For all the bad signs with the Royals last season, there is still hope for Lopez. He started to come on in September, hitting .289, and his strikeout rate overall was vastly improved and elite in the second half (9%). The slap-hitting middle infielder does need to improve his contact quality, but there’s no debating his excellent eye and bat control. The upside here is likely no better than David Eckstein, but Lopez should be given every opportunity to perform again for the rebuilding Royals and has the contact ability to be the batting average asset similar to what he showed in the minors as a career .296 hitter.
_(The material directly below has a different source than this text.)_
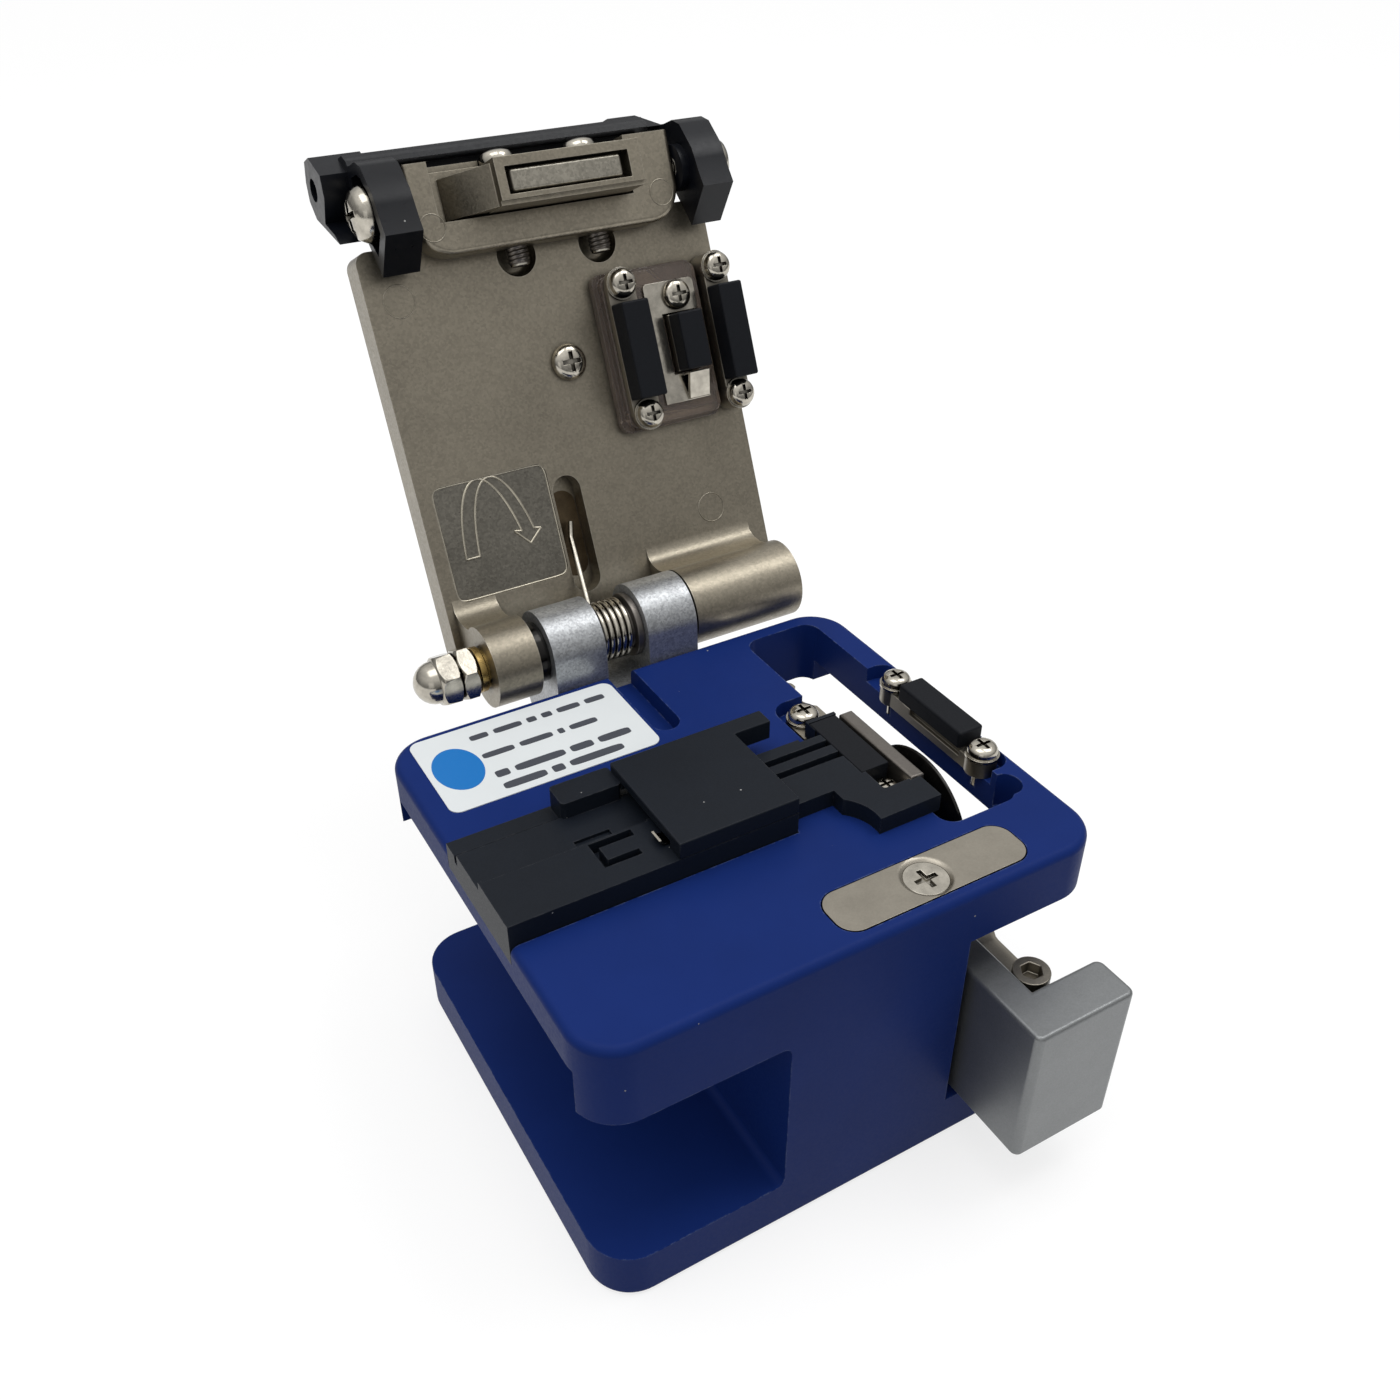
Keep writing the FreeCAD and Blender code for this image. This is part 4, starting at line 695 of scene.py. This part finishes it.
# %% Stud threads
STUD_X, STUD_W = (3.3, 14.6), 6.0
STUD_S0, STUD_S1 = 46.35, 51.5
STUD_R, STUD_DEPTH, STUD_PITCH = 1.44, 0.2, 0.5


def stud_thread(x):
    """Radius R - depth |2 frac(s/pitch - a/2pi) - 1|, with the first half millimetre tapered."""
    turn = np.linspace(0.0, 2 * np.pi, 36, endpoint=False)[None, :]
    s = np.linspace(STUD_S0, STUD_S1, 84)[:, None]
    wave = np.abs(2 * np.mod(s / STUD_PITCH - turn / (2 * np.pi), 1.0) - 1)
    radius = STUD_R - STUD_DEPTH * wave
    radius = np.minimum(radius, 0.95 + 0.9 * (s - STUD_S0))
    return on_lid(x + radius * np.cos(turn), s + 0 * turn, STUD_W + radius * np.sin(turn))


piece_from_grids("stud_threads", [stud_thread(x) for x in STUD_X], "lid", GROUND)
print("stud threads", STUD_PITCH, "mm pitch")

# %% [markdown]
# ## The spring's long leg and its slot
# The leg leaves the coil, goes up into the lid's slot and bends near its end. It rides on the lid,
# because the coil winds up under it as the lid shuts. A wire is a circle carried along a path and
# turned with it. The slot's floor is a thin dark brown plate, painted shade in the slot.

# %% Spring leg and slot floor


def wire(path, radius, sides=12):
    """Round wire along points (x, s, w) of the lid: point + r cos(a) n + r sin(a) b."""
    path = np.array(path, float)
    tangent = np.gradient(path, axis=0)
    tangent /= np.linalg.norm(tangent, axis=1)[:, None]
    side = np.cross(tangent, np.array([1.0, 0.0, 0.0]))
    side /= np.linalg.norm(side, axis=1)[:, None]
    up = np.cross(tangent, side)
    turn = np.linspace(0.0, 2 * np.pi, sides, endpoint=False)
    ring = (path[:, None] + radius * np.cos(turn)[None, :, None] * side[:, None]
            + radius * np.sin(turn)[None, :, None] * up[:, None])
    return on_lid(ring[..., 0], ring[..., 1], ring[..., 2])


WIRE_R = 0.36
leg = [(0.55, 2.2, 2.7), (0.75, 3.0, 3.1), (1.5, 7.4, 5.4), (2.3, 11.8, 7.8), (2.5, 12.4, 8.0),
       (2.9, 13.8, 8.2)]
piece_from_grids("spring_leg", [wire(leg, WIRE_R)], "lid", BRIGHT)

SLOT_X, SLOT_S0, SLOT_S1, SLOT_W = 2.75, 6.4, 18.0, 9.5
SLOT_WIDTH, SLOT_HALF = 3.9, 1.9      # of the slot, and half the plate's, a little less
SLOT_SKIN = (0.02, 0.03)              # mm under and over the slot's floor
slot_edge = superellipse(SLOT_HALF, SLOT_HALF, 1.0, 64)
slot_edge[:, 1] += np.sign(slot_edge[:, 1]) * (SLOT_S1 - SLOT_S0 - SLOT_WIDTH) / 2
slot_middle = np.array([SLOT_X, (SLOT_S0 + SLOT_S1) / 2])
slot_floor = plate(slot_middle, slot_edge, SLOT_W + SLOT_SKIN[0], SLOT_W - SLOT_SKIN[1])
# Painted shade: the dark brown plate darkens the slot's floor.
piece_from_grids("slot_floor", [on_lid(*np.moveaxis(slot_floor, -1, 0))], "lid", PAINTED_SLOT_SHADE)
print("leg of", 2 * WIRE_R, "mm wire")

# %% [markdown]
# ## The strap that carries the blade
# A flat strap runs back from the slide's screw, low under the deck, and then climbs beside the
# blade to its axle. It is a sweep: a rounded box that grows thicker along a path in Y and Z and
# moves sideways to clear the blade.

# %% Blade strap
STRAP_CORNER = 0.35      # exponent of the strap's rounded box


def strap(rows, steps=60, points=40):
    """Sweep of a superellipse: rows are (y, z, middle x, half width in x, half thickness)."""
    rows = np.array(rows, float)
    t = np.linspace(0, len(rows) - 1, steps)
    y, z, mid, half_x, half_t = (np.interp(t, np.arange(len(rows)), c) for c in rows.T)
    dy, dz = np.gradient(y), np.gradient(z)
    size = np.hypot(dy, dz)
    c, s = superellipse(1.0, 1.0, STRAP_CORNER, points).T
    x = mid[:, None] + half_x[:, None] * c
    off = half_t[:, None] * s
    grid = np.stack([x, y[:, None] - off * (dz / size)[:, None],
                     z[:, None] + off * (dy / size)[:, None]], -1)
    return grid * MM


arm_rows = [(-32.2, 22.85, 21.1, 2.0, 0.65), (-31.6, 22.85, 21.1, 2.2, 0.65),
            (-26.0, 22.85, 21.1, 2.2, 0.65), (-21.5, 22.9, 21.3, 2.0, 0.7),
            (-18.5, 24.0, 22.7, 1.4, 1.1), (-15.5, 26.4, 23.45, 1.25, 1.8),
            (-12.0, 29.6, 23.45, 1.25, 2.6), (-8.4, 33.2, 23.45, 1.25, 3.4),
            (-6.0, 35.4, 23.45, 1.25, 2.6), (-5.0, 36.3, 23.45, 1.25, 1.0)]
arm = piece_from_grids("blade_strap", [strap(arm_rows)], "slide", PLATE)
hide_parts("blade_arm")
print("strap of", len(arm.data.vertices), "points")

# %% [markdown]
# ## Dark linings of the lever
# The lever's bar has a lip behind the lid's end, and its right arm has a round collar against the
# lid. Both are black plastic like the lever, and they shut off the light between the two parts.

# %% Lever lining
PIVOT_S, PIVOT_W = 54.8, 3.8
COLLAR_X, COLLAR_R, COLLAR_EASE = (25.82, 27.2), 2.9, (0.12, 0.25)
LIP_X, LIP_S, LIP_W = (-13.0, 25.0), (59.0, 60.9), (10.0, 12.5)


def disc_on_lid(x0, x1, radius):
    """Turned disc round the lever's pivot between x0 and x1: s + r cos(a), w + r sin(a)."""
    turn = np.linspace(0.0, 2 * np.pi, 48, endpoint=False)
    rows = [(x0, radius - COLLAR_EASE[1]), (x0 + COLLAR_EASE[0], radius), (x1, radius)]
    return np.array([on_lid(np.full(48, x), PIVOT_S + r * np.cos(turn), PIVOT_W + r * np.sin(turn))
                     for x, r in rows])


def bar_along_x(x0, x1, corners):
    """Straight bar from x0 to x1 with the given (s, w) corners."""
    s, w = np.array(corners, float).T
    return np.array([on_lid(np.full(len(s), x), s, w) for x in (x0, x1)])


lip = bar_along_x(*LIP_X, ((LIP_S[0], LIP_W[0]), (LIP_S[1], LIP_W[0]), (LIP_S[1], LIP_W[1]),
                           (LIP_S[0], LIP_W[1])))
collar = disc_on_lid(*COLLAR_X, COLLAR_R)
piece_from_grids("lever_lining", [collar, lip], "lever", PLASTIC)
print("collar radius", COLLAR_R, "mm")

# %% [markdown]
# ## Print on the label
# The label has a blue disc and a few lines of print. Here the lines are plain grey dashes. A
# superellipse gives both shapes: power 2 is an ellipse, and a high power is a bar with round
# corners. Each one stands a few hundredths of a millimetre proud of the film.

# %% Label print
label_low, label_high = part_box("deck_label")
LABEL_TOP = label_high[2]
PRINT_T = 0.02 * MM


def pill(x, y, half_x, half_y, power):
    """Plate with a superellipse outline of exponent 2 / power, centred on (x, y)."""
    edge = superellipse(half_x, half_y, 2 / power, 40)
    return plate(np.array([x, y]), edge, LABEL_TOP - PRINT_T, LABEL_TOP + PRINT_T)


DISC_PLACE, DISC_HALF = (3.6, 7.3), (2.9, 4.05)     # mm from the label's near left corner
disc = pill(label_low[0] + DISC_PLACE[0] * MM, label_low[1] + DISC_PLACE[1] * MM,
            DISC_HALF[0] * MM, DISC_HALF[1] * MM, 2.0)
piece_from_grids("label_disc", [disc], "body", PRINT_BLUE)
PRINT_X0 = label_low[0] + 6.9 * MM
# Each row of dashes: height on the label, half thickness, and the dashes' lengths, in mm.
ROWS = ((11.9, 0.50, (2.3, 3.6, 1.2, 1.3, 3.0, 2.6)), (8.0, 0.50, (4.0, 4.2, 0.8, 3.6)),
        (4.1, 0.62, (1.7, 6.3, 2.9, 4.2)), (1.7, 0.62, (5.3, 1.5, 6.9)))
DASH_GAP = 0.75
dashes = []
for up, half, lengths in ROWS:
    left = PRINT_X0
    for length in lengths:
        dashes.append(pill(left + length * MM / 2, label_low[1] + up * MM, length * MM / 2,
                           half * MM, 5.0))
        left += (length + DASH_GAP) * MM
piece_from_grids("label_dashes", dashes, "body", PRINT_GREY)
print(len(dashes), "dashes of print")

# %% [markdown]
# ## Light
# The light is plain and soft: a sky that is bright overhead and dim at the horizon, which gives
# metal its light and dark bands, two wide panels overhead and a weak one at the front left. Seen
# straight on or through the clear plate, the sky is plain white.

# %% Lamps and sky
TOOL_CENTRE = Vector((0.0, 0.0, 0.04))


def panel(name, place, size, power):
    """A square area lamp at place, turned towards the tool."""
    lamp = bpy.data.lights.new(name, "AREA")
    lamp.energy = power
    lamp.size = size
    holder = bpy.data.objects.new(name, lamp)
    holder.location = place
    holder.rotation_euler = (TOOL_CENTRE - Vector(place)).to_track_quat("-Z", "Y").to_euler()
    bpy.context.scene.collection.objects.link(holder)


panel("overhead", (-0.12, 0.02, 0.60), 0.35, 0.7)
panel("overhead right", (0.27, -0.05, 0.58), 0.26, 0.75)
panel("front left", (-0.42, -0.45, 0.22), 0.30, 0.12)

HORIZON, ZENITH = 0.15, 1.22
world = bpy.data.worlds.new("studio")
bpy.context.scene.world = world
world.use_nodes = True
sky = world.node_tree
direction = sky.nodes.new("ShaderNodeTexCoord")
height = sky.nodes.new("ShaderNodeSeparateXYZ")
sky.links.new(direction.outputs["Generated"], height.inputs[0])
light = stretch(sky, height.outputs["Z"], 0.0, 1.0, HORIZON, ZENITH)
rays = sky.nodes.new("ShaderNodeLightPath")
seen = math_node(sky, "MAXIMUM", rays.outputs["Is Camera Ray"],
                 rays.outputs["Is Transmission Ray"])
sky.links.new(math_node(sky, "MAXIMUM", light, seen), sky.nodes["Background"].inputs["Strength"])
sky.nodes["Background"].inputs["Color"].default_value = (1, 1, 1, 1)
print("sky from", HORIZON, "at the horizon to", ZENITH, "overhead")

# %% [markdown]
# ## Floor
# The floor glows a little to the camera and in reflections, so that it reads as white and still
# keeps the tool's shadow. Its own colour is a mid grey, so it throws little light back up.

# %% Floor
FLOOR_REACH, FLOOR_GLOW = 1.5, 0.72
floor_mesh = bpy.data.meshes.new("floor")
corner = np.array([(-1, -1, 0), (1, -1, 0), (1, 1, 0), (-1, 1, 0)]) * FLOOR_REACH
floor_mesh.from_pydata(corner.tolist(), [], [(0, 1, 2, 3)])
PALE = finish("pale floor", (0.30, 0.30, 0.30), 0.9, grain=300, bump=0.0, tone=0.0, specular=0.0)
pale = PALE.node_tree
rays = pale.nodes.new("ShaderNodeLightPath")
seen = math_node(pale, "MAXIMUM", rays.outputs["Is Camera Ray"], rays.outputs["Is Glossy Ray"])
seen = math_node(pale, "MAXIMUM", seen, rays.outputs["Is Transmission Ray"])
floor_shader = pale.nodes["Principled BSDF"]
floor_shader.inputs["Emission Color"].default_value = (1, 1, 1, 1)
pale.links.new(math_node(pale, "MULTIPLY", seen, FLOOR_GLOW),
               floor_shader.inputs["Emission Strength"])
floor = bpy.data.objects.new("floor", floor_mesh)
floor_mesh.materials.append(PALE)
bpy.context.scene.collection.objects.link(floor)
print("floor", 2 * FLOOR_REACH, "m square")

# %% [markdown]
# ## Camera
# The camera looks down at the tool from its front left corner, close enough for the deck's edges
# to run together with distance.

# %% Camera
CAMERA_PLACE = (-0.06235, -0.09989, 0.13631)
CAMERA_AIM = (0.411, 0.703, -0.581)
CAMERA_LENS, SENSOR = 34.53, 36.0     # mm
camera_data = bpy.data.cameras.new("camera")
camera_data.sensor_width = SENSOR
camera_data.lens = CAMERA_LENS
camera = bpy.data.objects.new("camera", camera_data)
camera.location = CAMERA_PLACE
camera.rotation_euler = Vector(CAMERA_AIM).to_track_quat("-Z", "Y").to_euler()
bpy.context.scene.collection.objects.link(camera)
bpy.context.scene.camera = camera
bpy.context.scene.view_settings.view_transform = "Standard"
print("camera lens", CAMERA_LENS, "mm")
Ildemaro Vargas, 2B, Diamondbacks

Vargas has had an interesting pro career, getting his first real opportunity in the majors last year at 27 with after starting his career in 2008. His career was really jumpstarted after he was released by the Cardinals in 2015 and got a cup of coffee in the Independent Leagues before Arizona scooped him up. Since that time, Vargas has shown a vastly improved eye and has been a batting average machine in the minors. He’s spent much of his time at Triple-A Reno since 2016, hitting .326 with 91/104 BB/K in 1,468 plate appearances, including his best Ted Williams impersonation last year as a .403 hitter in 137 plate appearance.

The switch-hitter wasn’t great in 211 plate appearances with Arizona last year, and he was a terrific asset against left-handed pitching, hitting .340-5-17 with only three strikeouts in 55 plate appearances. He settled into a pinch-hitting role late in the year with some success, and has certainly earned a longer look this year. Vargas’ outstanding ability to make contact and upper minors track record makes him an intriguing batting average player for NL-only leagues if he can carve out a more significant role in 2020.